Crowe, meanwhile, had mercy on David Jennings Willis, an unsuccessful GOP judicial candidate who ran afoul of religious conservatives in 1994 for accepting the endorsement of the Gay and Lesbian Political Caucus. Most recently, Willis failed to place in the GOP primary for the party's county attorney nomination, but he can salve his wounds with at least $2,100 earned for condemnation appointments over the past 16 months. Crowe did try to spread the wealth beyond its usual reaches, appointing the unlikely pair of Jim Westmoreland, the former city councilman who lost his office over a racial joke, and local civil rights icon William Lawson of Wheeler Avenue Baptist as commissioners for a yet-to-be-scheduled condemnation hearing.

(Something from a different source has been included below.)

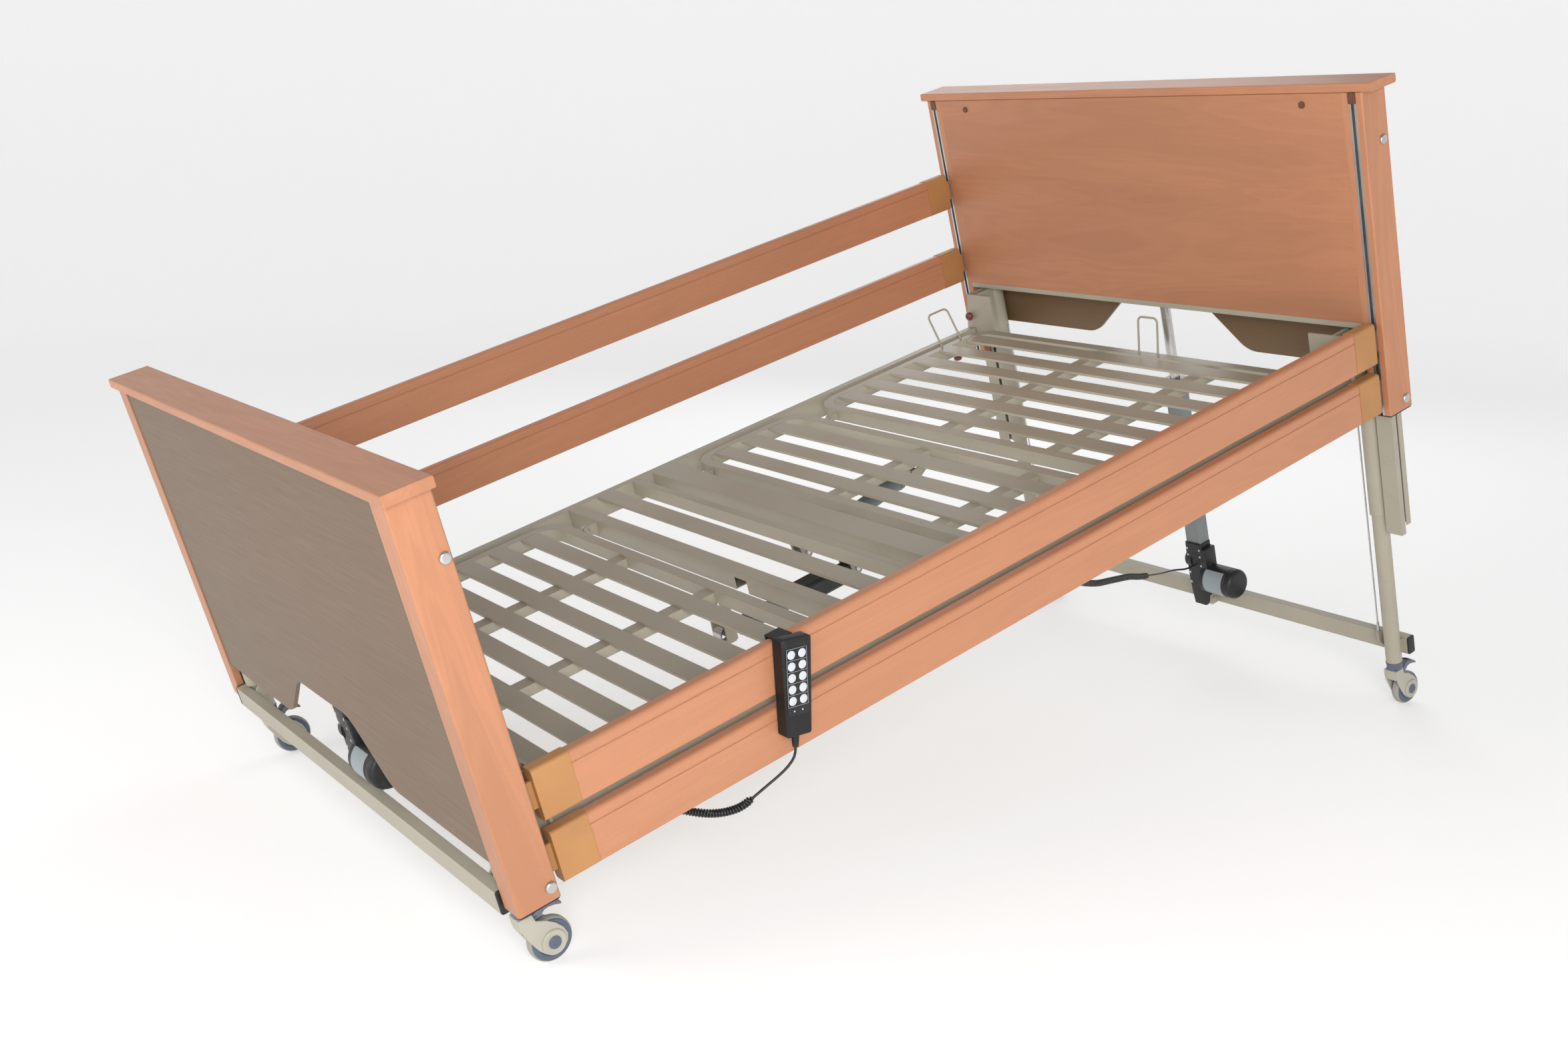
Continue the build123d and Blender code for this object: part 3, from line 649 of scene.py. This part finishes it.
def castor_fork(label, hand, end, side, drop):
    """Stem collar, hooded fork and the round covers that flank the wheel."""
    x0, y0 = side * LEG_X, end * LEG_Y
    axle = Vector((x0, y0 + TRAIL, WHEEL - drop))
    mesh = bmesh.new()
    collar = [(0, 0), (0, 16), (1.2, 17), (14, 17.6), (17, 18.6), (18.5, 17.8), (18.5, 7)]
    collar.append((18.5, 0))
    turned(mesh, (x0, y0, 98.9 - drop), Z, collar, 48, 1)
    outline = [
        (-17, 100),
        (-17, 84),
        (-14, 70),
        (-4, 46),
        (2, 34),
        (10, 24),
        (24, 17),
        (40, 18),
        (50, 27),
        (54, 38),
        (50, 52),
        (40, 66),
        (26, 78),
        (10, 86),
        (7, 100),
    ]
    for way in (-1, 1):
        origin = (x0 + (13 if way > 0 else -17), y0, -drop)
        slab(mesh, origin, Y, Z, outline, 4, 1.4)
        cover = [(15, 0), (17.2, 21.5), (19, 21), (20.2, 19.5), (20.4, 15), (19.6, 13.5)]
        turned(mesh, axle, X * way, cover + [(19.6, 11)], 56, 0)
        cap = [(19.6, 11), (21, 10.5), (22, 8), (22.2, 4), (21.4, 3.4), (21.4, 0)]
        turned(mesh, axle, X * way, cap, 40, 1)
    hood = [(-17, 76), (-17, 99), (6, 99), (6, 92), (-6, 88), (-10, 78)]
    slab(mesh, (x0 - 14, y0, -drop), Y, Z, hood, 28, 1.6)
    turned(mesh, axle - X * 14, X, [(0, 0), (0, 3.9), (28, 3.9), (28, 0)], 24, 1)
    hinge = (x0 - 14, y0 + 13, 90 - drop)
    turned(mesh, hinge, X, [(0, 0), (0, 2.4), (28, 2.4), (28, 0)], 20, 1)
    name = f"castor_{label}_{hand}"
    materials = ["cream", "band"]
    piece(f"{name}_housing", mesh, name, materials, [f"{name}_fork"])


def castor_pedal(label, hand, end, side, drop):
    """A curved foot pedal with a ribbed tread pad let into it."""
    x0, y0 = side * LEG_X, end * LEG_Y
    mesh = bmesh.new()
    outline = [
        (8.5, 86),
        (8.5, 95),
        (14, 97),
        (21, 99),
        (26, 104),
        (31, 105),
        (37, 104),
        (46, 101),
        (54, 97),
        (60, 92),
        (61, 88.5),
        (58, 88),
        (48, 92),
        (38, 94),
        (30, 93),
        (24, 88),
        (19, 85.5),
    ]
    slab(mesh, (x0 - 12, y0, -drop), Y, Z, outline, 24, 1.8)
    slope = Vector((0, 46 - 37, 101 - 104)).normalized()
    for rib in range(6):
        start = Vector((x0 - 8, y0 + 35, 104.4 - drop)) + slope * (2.9 * rib)
        turned(mesh, start, X, [(0, 0), (0.4, 0.9), (15.6, 0.9), (16, 0)], 10, 1)
    name = f"castor_{label}_{hand}"
    body = f"{name}_brake"
    piece(f"{name}_lever", mesh, body, ["pedal", "rubber"], [f"{name}_pedal"])


for label, end, drop in ENDS:
    for hand, side in HANDS:
        castor_wheel(label, hand, end, side, drop)
        castor_fork(label, hand, end, side, drop)
        castor_pedal(label, hand, end, side, drop)

# -------------------------------------------------------------- lift motors

MOTOR_RADIUS = 36.5
MOTOR_AXIS_Z = 209
BULGE_AXIS_Z = 254
SCREW_ROWS = (196, 222, 246, 270, 288)
LABEL_ALONG = (15, 34, 52, 71)
LABEL_STEPS = 24


def lift_motor(label, end, drop):
    """Upright gear housing, cross motor with a rounded end, screws and a blank plate."""
    y0 = end * LEG_Y
    mesh = bmesh.new()
    housing = [
        (-18, 136),
        (18, 136),
        (23, 146),
        (24, 180),
        (25.5, 205),
        (25.5, 262),
        (24.5, 299),
        (-24.5, 299),
        (-25.5, 262),
        (-25, 205),
        (-22, 170),
    ]
    slab(mesh, (LIFT_X, y0 + 17, -drop), X, Z, housing, 38, 3.5)
    slab(mesh, (LIFT_X, y0 - 2, 292 - drop), X, Y, rounded_outline(51, 39, 6), 12, 1.2)
    slab(mesh, (LIFT_X + 28.5, y0 + 17, 266 - drop), X, Z, box_outline(17, 52), 39, 2.5)
    motor_at = Vector((LIFT_X + 18, y0 - 2, MOTOR_AXIS_Z - drop))
    can = [
        (0, 0),
        (0, MOTOR_RADIUS - 1.5),
        (2, MOTOR_RADIUS),
        (76, MOTOR_RADIUS),
        (77, MOTOR_RADIUS - 0.8),
        (78.5, MOTOR_RADIUS - 0.8),
        (79.5, MOTOR_RADIUS),
        (87, MOTOR_RADIUS),
        (91, MOTOR_RADIUS - 1),
        (94.5, MOTOR_RADIUS - 3.5),
        (96.5, MOTOR_RADIUS - 7),
        (97, MOTOR_RADIUS - 10),
        (97, 0),
    ]
    turned(mesh, motor_at, X, can, 72, 0)
    bulge = [(0, 0), (0, 23), (14, 23), (19, 21.5), (22, 18), (23, 13), (23, 0)]
    turned(mesh, (LIFT_X - 10, y0 - 2, BULGE_AXIS_Z - drop), -X, bulge, 56, 0)
    screw = [(0, 0), (0, 3.2), (1.4, 3), (2, 2.2), (1.2, 1.4), (1.2, 0)]
    for height in SCREW_ROWS:
        for reach in (-19, 19):
            turned(mesh, (LIFT_X + reach, y0 - 20, height - drop), -Y, screw, 18, 1)
    body = f"{label}_legs"
    name = f"{label}_gearmotor"
    piece(name, mesh, body, ["black", "steel"], [f"{label}_lift_motor"])

    plate = bmesh.new()
    rows = []
    for k in range(LABEL_STEPS + 1):
        angle = radians(-66 + 126 * k / LABEL_STEPS)
        out = -Y * cos(angle) + Z * sin(angle)
        rows.append(
            [
                plate.verts.new(motor_at + X * along + out * (MOTOR_RADIUS + 0.35))
                for along in LABEL_ALONG
            ]
        )
    for lower, upper in zip(rows, rows[1:]):
        for a in range(3):
            plate.faces.new((lower[a], lower[a + 1], upper[a + 1], upper[a]))
    piece(f"{label}_motor_plate", plate, body, ["label"])


for label, end, drop in ENDS:
    lift_motor(label, end, drop)

# ------------------------------------------------------- caps, knobs, bolts


def crossbar_caps(label, end, drop):
    """Black plugs in the ends of the bar that joins the two legs."""
    mesh = bmesh.new()
    for side in (-1, 1):
        origin = (side * 588.5, end * 1078, 152 - drop)
        slab(mesh, origin, Y * side, Z, rounded_outline(21.5, 41.5, 4), 4.5, 1.2)
    piece(f"{label}_crossbar_caps", mesh, f"{label}_legs", ["black"])


def post_caps():
    """Black plugs in the feet of the four posts."""
    mesh = bmesh.new()
    for end in (-1, 1):
        for side in (-1, 1):
            origin = (side * 622, end * 1046.5, 141.5)
            slab(mesh, origin, X, Y, rounded_outline(46, 71, 5), 4.2, 1.2)
    piece("post_foot_caps", mesh, "root", ["black"])


def knob(mesh, origin, axis):
    """A mushroom head with a hex recess on its collar and thread."""
    turned(mesh, origin, axis, [(0, 0), (0, 6), (6, 6), (6, 0)], 28, 1)
    head = [(6, 0), (6, 9.5), (7.5, 10.8), (12, 11), (15, 10), (17, 7.5), (17.6, 4)]
    head += [(15.5, 3.6), (15.5, 0)]
    turned(mesh, origin, axis, head, 36, 0)


def clamp_knobs():
    mesh = bmesh.new()
    for end in (-1, 1):
        for side in (-1, 1):
            knob(mesh, (side * 571, end * 968, 270), (0, -end, 0))
            for y in (270, 900):
                knob(mesh, (side * 577, end * y, 187), (0, 0, -1))
    materials = ["red_brown", "steel"]
    piece("clamp_knobs", mesh, "root", materials, ["clamp_screws"])


for label, end, drop in ENDS:
    crossbar_caps(label, end, drop)
post_caps()
clamp_knobs()

# ------------------------------------------------------------------ handset

HANDSET_FACE = HANDSET_TOP + X * 12
HANDSET_RIGHT = HANDSET_DOWN.cross(-X).normalized()
KEY_PITCH = 19.3
FIRST_KEY = 28


def on_handset(across, down):
    return HANDSET_FACE + HANDSET_RIGHT * across + HANDSET_DOWN * down


def keypad():
    """Glossy film with white frame lines, ten domed keys and two small lamps."""
    mesh = bmesh.new()
    film = rounded_outline(42, 112, 4)
    slab(mesh, on_handset(0, 72), HANDSET_RIGHT, -HANDSET_DOWN, film, 0.6, 0.2)
    lines = [(0, 16.5 + KEY_PITCH * row, 39, 0.35) for row in range(6)]
    middle = 16.5 + KEY_PITCH * 2.5
    lines += [(across, middle, 0.35, KEY_PITCH * 5) for across in (-19.4, 19.4)]
    for across, down, width, height in lines:
        outline = box_outline(width, height)
        origin = on_handset(across, down) + X * 0.55
        slab(mesh, origin, HANDSET_RIGHT, -HANDSET_DOWN, outline, 0.12, 0, 1)
    dome = [(0, 0), (0, 7.4), (0.5, 7.3), (0.9, 6.6), (1.2, 4.5), (1.3, 2), (1.3, 0)]
    for row in range(5):
        for across in (-10.5, 10.5):
            centre = on_handset(across, FIRST_KEY - 1.7 + KEY_PITCH * row) + X * 0.4
            turned(mesh, centre, X, dome, 36, 1)
    lamp = [(0, 0), (0, 1.5), (0.5, 1.3), (0.7, 0)]
    for across in (-8, 8):
        turned(mesh, on_handset(across, 121) + X * 0.4, X, lamp, 16, 1)
    materials = ["film", "key"]
    piece("handset_keys", mesh, "rail_right_upper", materials, ["handset_keypad"])


def strain_relief():
    """Rubber rings that taper the handset down to its cord."""
    mesh = bmesh.new()
    start = HANDSET_TOP + HANDSET_DOWN * (HANDSET_LENGTH - 1)
    for ring in range(6):
        at = 3.6 * ring
        wide = 6.9 - 0.28 * ring
        profile = [(at, 4.8), (at + 0.3, wide), (at + 2.2, wide), (at + 2.5, 4.8)]
        turned(mesh, start, HANDSET_DOWN, profile, 28)
    piece("handset_strain_relief", mesh, "rail_right_upper", ["rubber"])


def hood():
    """The wider cap round the handset's top, with an ear at each side."""
    mesh = bmesh.new()
    origin = HANDSET_TOP - X * 9 + HANDSET_DOWN * 7
    slab(mesh, origin, HANDSET_RIGHT, -HANDSET_DOWN, rounded_outline(55, 17, 6), 21.5, 2.2)
    piece("handset_hood", mesh, "rail_right_upper", ["handset"])


keypad()
strain_relief()
hood()

# ----------------------------------------------------------- floor and light

CENTRE = Vector((0, 0, 0.6))


def backdrop():
    """A pale floor that curves up into a wall all round."""
    mesh = bmesh.new()
    floor, rise = 14.0, 5.0
    profile = [(3.0, 0.0), (floor - rise, 0.0)]
    angles = [radians(degrees) for degrees in range(6, 91, 6)]
    profile += [(floor - rise + rise * sin(a), rise * (1 - cos(a))) for a in angles]
    profile.append((floor, 9.0))
    segments = 96
    rings = []
    for radius, height in profile:
        turn = [2 * pi * k / segments for k in range(segments)]
        rings.append([mesh.verts.new((radius * cos(a), radius * sin(a), height)) for a in turn])
    mesh.faces.new(rings[0])
    for lower, upper in zip(rings, rings[1:]):
        for k in range(segments):
            following = (k + 1) % segments
            mesh.faces.new((lower[k], lower[following], upper[following], upper[k]))
    bmesh.ops.recalc_face_normals(mesh, faces=mesh.faces)
    data = bpy.data.meshes.new("floor")
    mesh.to_mesh(data)
    mesh.free()
    for face in data.polygons:
        face.use_smooth = True
    material = bpy.data.materials.new("floor")
    material.use_nodes = True
    shader = material.node_tree.nodes["Principled BSDF"]
    shader.inputs["Base Color"].default_value = (0.9, 0.9, 0.9, 1)
    shader.inputs["Roughness"].default_value = 0.9
    shader.inputs["Emission Color"].default_value = (1, 1, 1, 1)
    shader.inputs["Emission Strength"].default_value = 0.30
    data.materials.append(material)
    floor_object = bpy.data.objects.new("floor", data)
    bpy.context.scene.collection.objects.link(floor_object)


def area_light(name, place, size, power):
    data = bpy.data.lights.new(name, "AREA")
    data.shape = "DISK"
    data.size = size
    data.energy = power
    light = bpy.data.objects.new(name, data)
    light.location = place
    light.rotation_mode = "QUATERNION"
    light.rotation_quaternion = (CENTRE - Vector(place)).to_track_quat("-Z", "Y")
    bpy.context.scene.collection.objects.link(light)


def sky(strength):
    world = bpy.data.worlds.new("studio")
    world.use_nodes = True
    background = world.node_tree.nodes["Background"]
    background.inputs["Color"].default_value = (1, 1, 1, 1)
    background.inputs["Strength"].default_value = strength
    bpy.context.scene.world = world


backdrop()
area_light("key", (3.8, -2.4, 1.5), 1.8, 115)
area_light("fill", (-0.8, -4.4, 1.6), 2.5, 45)
area_light("rim", (-3.0, 3.2, 2.6), 2.5, 25)
sky(0.35)
bpy.context.scene.view_settings.view_transform = "Standard"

NOT Telling It to the Judge
Next time you're feeling sorry for yourself, think of Maxxam CEO Charles Hurwitz. Not only has Hurwitz seen Maxxam's Sam Houston Race Park slide in and out of bankruptcy, he's still on the griddle with two federal agencies over the collapse of University Savings in the late 1980s. And the downtown casino in which Maxxam was to be a partner seems to have vanished into the deep mists. Now Hurwitz has made a change of address as well, leaving his high-rise nest at the Houstonian half-empty and moving into a downtown apartment. "What you're saying is news to me," replied MAXXAM flack Bob Irelan when queried about his boss' new residence. But according to one PR type who deals with the glitzerati, Hurwitz and wife Barbara, a city parks board member and close friend of municipal first lady Elyse Lanier, are "giving each other some space, but they'll still be dating."